### Work to do
Count how many lines hold the string "scene". Answer with that number and nothing more.

################

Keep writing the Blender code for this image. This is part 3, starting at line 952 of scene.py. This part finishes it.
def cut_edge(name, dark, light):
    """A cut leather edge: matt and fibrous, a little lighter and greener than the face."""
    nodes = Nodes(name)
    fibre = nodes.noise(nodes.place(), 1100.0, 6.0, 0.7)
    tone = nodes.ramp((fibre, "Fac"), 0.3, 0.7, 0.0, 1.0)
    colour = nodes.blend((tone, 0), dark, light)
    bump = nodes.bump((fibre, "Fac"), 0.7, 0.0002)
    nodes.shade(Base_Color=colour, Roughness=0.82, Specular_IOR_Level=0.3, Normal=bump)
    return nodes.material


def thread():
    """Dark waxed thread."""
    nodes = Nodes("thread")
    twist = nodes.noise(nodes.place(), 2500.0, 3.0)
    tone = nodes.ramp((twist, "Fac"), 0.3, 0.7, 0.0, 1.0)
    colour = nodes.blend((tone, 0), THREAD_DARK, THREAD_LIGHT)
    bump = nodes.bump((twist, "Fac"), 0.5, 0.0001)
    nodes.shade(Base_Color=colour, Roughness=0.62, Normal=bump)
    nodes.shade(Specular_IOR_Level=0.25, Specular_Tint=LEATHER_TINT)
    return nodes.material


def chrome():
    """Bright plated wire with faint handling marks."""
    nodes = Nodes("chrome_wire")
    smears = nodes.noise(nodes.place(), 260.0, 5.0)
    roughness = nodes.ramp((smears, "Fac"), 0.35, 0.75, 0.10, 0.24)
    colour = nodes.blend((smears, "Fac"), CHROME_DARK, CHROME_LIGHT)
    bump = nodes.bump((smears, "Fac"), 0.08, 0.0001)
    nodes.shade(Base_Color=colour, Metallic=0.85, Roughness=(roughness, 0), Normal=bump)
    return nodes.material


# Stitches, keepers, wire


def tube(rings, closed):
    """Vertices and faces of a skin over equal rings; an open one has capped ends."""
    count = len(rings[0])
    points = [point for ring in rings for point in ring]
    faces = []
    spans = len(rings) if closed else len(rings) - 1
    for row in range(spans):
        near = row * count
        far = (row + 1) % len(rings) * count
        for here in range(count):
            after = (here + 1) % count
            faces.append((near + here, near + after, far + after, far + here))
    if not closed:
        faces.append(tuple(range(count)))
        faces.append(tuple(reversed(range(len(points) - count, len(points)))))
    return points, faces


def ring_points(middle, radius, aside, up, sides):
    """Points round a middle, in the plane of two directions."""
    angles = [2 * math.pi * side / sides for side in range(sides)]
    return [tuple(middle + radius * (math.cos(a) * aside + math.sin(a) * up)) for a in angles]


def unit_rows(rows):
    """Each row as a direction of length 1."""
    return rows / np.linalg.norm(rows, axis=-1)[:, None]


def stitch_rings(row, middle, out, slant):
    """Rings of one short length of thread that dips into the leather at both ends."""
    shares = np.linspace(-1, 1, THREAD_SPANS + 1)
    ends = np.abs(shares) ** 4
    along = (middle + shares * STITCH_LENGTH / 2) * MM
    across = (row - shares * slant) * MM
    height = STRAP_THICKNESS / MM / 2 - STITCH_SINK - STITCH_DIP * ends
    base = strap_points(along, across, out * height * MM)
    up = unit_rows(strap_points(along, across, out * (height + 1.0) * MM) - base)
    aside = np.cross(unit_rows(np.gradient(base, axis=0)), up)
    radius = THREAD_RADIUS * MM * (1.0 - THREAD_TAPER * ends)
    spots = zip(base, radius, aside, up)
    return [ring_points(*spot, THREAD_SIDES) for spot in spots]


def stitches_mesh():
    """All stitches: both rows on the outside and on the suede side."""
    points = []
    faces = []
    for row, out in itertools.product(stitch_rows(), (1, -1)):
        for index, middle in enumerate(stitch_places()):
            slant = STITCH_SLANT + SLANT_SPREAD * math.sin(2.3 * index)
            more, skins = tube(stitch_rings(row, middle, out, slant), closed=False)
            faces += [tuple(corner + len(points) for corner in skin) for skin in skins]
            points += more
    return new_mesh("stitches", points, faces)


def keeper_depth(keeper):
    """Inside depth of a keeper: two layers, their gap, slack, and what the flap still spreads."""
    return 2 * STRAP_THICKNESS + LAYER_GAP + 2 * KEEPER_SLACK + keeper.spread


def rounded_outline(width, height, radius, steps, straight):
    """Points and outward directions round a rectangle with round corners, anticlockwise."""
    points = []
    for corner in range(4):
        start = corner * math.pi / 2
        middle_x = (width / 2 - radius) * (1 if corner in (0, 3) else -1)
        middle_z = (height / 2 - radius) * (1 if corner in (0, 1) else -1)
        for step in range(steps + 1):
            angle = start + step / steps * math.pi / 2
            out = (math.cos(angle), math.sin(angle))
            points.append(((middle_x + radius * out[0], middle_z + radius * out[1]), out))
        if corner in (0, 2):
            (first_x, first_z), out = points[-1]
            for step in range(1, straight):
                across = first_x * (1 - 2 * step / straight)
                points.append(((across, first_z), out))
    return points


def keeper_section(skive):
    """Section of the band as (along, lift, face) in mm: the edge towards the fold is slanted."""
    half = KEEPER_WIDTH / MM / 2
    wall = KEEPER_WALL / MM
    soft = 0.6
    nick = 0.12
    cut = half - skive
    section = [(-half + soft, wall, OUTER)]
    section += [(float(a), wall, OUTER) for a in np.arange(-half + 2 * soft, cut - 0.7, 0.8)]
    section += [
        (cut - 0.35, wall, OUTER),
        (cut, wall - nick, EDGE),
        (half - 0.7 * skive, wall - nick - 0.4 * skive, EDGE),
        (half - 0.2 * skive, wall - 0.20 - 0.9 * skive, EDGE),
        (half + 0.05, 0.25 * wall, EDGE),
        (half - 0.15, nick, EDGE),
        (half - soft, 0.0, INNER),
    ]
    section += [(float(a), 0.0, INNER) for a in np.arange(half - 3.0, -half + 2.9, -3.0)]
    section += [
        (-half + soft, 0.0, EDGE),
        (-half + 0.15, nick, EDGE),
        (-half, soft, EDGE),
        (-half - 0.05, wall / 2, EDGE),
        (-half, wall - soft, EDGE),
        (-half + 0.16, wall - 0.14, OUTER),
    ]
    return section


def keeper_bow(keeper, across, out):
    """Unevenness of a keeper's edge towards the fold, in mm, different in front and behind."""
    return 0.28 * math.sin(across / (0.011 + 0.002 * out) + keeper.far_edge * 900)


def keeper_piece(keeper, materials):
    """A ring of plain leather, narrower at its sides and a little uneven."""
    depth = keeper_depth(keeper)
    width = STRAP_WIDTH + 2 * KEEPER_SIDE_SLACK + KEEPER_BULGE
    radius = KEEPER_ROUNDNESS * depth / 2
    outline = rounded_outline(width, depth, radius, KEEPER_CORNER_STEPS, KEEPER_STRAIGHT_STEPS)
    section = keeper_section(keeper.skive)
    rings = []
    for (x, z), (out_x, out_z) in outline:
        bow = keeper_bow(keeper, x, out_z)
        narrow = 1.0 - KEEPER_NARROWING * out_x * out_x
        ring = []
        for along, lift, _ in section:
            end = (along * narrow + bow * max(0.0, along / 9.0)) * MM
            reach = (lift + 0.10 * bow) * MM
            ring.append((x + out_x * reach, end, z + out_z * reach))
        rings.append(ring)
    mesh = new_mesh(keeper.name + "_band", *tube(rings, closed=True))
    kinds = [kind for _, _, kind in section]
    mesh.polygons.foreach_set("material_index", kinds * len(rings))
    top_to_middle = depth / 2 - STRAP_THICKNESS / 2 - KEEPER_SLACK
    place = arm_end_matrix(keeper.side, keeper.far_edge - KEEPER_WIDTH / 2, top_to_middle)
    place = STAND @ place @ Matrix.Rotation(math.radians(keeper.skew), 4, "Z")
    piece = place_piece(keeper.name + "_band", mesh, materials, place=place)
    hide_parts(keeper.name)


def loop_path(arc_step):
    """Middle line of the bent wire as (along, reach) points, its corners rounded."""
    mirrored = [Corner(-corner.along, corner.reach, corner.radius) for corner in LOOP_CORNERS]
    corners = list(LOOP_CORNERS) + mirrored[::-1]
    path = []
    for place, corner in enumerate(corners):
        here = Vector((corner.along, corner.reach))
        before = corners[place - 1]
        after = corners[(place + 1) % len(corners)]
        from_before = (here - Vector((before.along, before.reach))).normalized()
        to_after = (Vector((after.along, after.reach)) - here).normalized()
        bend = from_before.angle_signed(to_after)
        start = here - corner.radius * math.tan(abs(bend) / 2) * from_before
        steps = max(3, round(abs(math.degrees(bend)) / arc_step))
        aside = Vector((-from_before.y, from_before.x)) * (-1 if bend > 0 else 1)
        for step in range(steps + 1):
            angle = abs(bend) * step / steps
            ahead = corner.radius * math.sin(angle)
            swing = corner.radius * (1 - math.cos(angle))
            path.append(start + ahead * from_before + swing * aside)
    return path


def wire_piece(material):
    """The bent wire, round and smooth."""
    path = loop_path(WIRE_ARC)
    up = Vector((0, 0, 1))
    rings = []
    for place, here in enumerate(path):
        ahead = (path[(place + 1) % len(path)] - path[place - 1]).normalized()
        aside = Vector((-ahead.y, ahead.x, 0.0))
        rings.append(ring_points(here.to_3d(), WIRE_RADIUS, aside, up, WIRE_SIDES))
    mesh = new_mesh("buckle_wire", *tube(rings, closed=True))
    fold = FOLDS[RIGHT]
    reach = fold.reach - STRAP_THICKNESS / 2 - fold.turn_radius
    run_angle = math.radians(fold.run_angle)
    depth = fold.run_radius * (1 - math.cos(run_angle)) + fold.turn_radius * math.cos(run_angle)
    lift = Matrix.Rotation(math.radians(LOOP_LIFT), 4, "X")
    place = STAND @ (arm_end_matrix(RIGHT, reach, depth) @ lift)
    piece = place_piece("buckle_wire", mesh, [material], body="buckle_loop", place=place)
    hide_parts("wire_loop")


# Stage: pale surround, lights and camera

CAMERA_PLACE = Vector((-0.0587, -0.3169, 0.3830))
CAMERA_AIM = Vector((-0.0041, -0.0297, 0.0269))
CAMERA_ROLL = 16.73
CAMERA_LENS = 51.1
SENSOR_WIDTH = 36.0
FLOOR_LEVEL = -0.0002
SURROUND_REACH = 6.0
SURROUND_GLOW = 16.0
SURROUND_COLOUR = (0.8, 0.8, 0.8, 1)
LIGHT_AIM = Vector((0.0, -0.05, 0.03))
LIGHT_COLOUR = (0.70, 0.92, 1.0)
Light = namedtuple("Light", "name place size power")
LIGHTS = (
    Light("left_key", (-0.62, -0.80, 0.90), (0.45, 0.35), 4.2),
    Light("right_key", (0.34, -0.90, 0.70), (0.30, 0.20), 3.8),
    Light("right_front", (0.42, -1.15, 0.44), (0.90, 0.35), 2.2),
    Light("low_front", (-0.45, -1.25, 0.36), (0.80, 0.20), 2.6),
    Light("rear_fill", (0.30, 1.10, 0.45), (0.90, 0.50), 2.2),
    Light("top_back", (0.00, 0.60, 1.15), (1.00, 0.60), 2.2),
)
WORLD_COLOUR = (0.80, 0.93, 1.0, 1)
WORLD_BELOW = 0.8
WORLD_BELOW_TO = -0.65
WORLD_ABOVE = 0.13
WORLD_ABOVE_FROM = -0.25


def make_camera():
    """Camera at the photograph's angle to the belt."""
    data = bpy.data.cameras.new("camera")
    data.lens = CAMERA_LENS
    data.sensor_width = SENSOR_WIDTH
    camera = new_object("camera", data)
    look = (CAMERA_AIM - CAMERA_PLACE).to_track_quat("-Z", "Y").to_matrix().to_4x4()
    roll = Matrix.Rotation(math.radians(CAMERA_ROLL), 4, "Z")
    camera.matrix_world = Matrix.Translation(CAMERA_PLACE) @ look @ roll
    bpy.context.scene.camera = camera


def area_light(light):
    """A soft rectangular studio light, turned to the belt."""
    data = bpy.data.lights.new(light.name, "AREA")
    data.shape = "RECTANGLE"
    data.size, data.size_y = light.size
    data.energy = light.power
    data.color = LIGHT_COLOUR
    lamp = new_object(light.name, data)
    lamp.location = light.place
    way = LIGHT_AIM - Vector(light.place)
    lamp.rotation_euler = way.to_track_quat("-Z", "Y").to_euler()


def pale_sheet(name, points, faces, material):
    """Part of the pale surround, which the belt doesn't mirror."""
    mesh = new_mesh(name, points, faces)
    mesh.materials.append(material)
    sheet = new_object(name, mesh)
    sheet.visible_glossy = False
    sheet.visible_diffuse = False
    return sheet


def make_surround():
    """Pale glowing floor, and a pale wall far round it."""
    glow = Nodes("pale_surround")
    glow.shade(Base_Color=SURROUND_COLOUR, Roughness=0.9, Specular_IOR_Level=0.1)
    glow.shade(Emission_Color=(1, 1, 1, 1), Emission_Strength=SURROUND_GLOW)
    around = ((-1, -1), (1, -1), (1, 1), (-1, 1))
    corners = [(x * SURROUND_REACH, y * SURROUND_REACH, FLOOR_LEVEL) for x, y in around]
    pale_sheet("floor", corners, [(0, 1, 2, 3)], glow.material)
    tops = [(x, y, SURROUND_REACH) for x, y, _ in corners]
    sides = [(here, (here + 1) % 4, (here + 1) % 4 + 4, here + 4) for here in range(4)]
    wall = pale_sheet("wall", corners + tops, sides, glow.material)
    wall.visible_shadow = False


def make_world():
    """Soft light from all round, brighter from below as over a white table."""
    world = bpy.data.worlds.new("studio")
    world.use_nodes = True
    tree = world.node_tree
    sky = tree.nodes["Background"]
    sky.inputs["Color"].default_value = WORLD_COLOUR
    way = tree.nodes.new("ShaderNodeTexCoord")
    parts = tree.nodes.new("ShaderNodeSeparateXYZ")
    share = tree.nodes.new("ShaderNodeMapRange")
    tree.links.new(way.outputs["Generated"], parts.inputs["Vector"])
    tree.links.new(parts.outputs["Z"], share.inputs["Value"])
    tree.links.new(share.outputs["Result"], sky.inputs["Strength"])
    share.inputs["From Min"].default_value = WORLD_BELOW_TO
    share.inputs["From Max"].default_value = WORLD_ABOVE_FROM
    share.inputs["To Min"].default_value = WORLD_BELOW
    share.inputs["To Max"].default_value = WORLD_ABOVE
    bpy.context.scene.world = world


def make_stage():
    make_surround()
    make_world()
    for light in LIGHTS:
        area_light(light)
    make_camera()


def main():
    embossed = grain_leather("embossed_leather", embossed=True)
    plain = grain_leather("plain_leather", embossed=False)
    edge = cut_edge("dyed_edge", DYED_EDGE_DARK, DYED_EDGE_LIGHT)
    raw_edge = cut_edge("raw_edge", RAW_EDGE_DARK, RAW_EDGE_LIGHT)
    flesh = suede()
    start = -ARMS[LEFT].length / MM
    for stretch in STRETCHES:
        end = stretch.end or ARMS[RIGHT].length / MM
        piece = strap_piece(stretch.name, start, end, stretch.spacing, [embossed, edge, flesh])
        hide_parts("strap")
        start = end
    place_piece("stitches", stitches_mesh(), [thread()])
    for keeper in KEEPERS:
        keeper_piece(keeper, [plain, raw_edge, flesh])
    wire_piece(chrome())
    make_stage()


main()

################

### Task output
3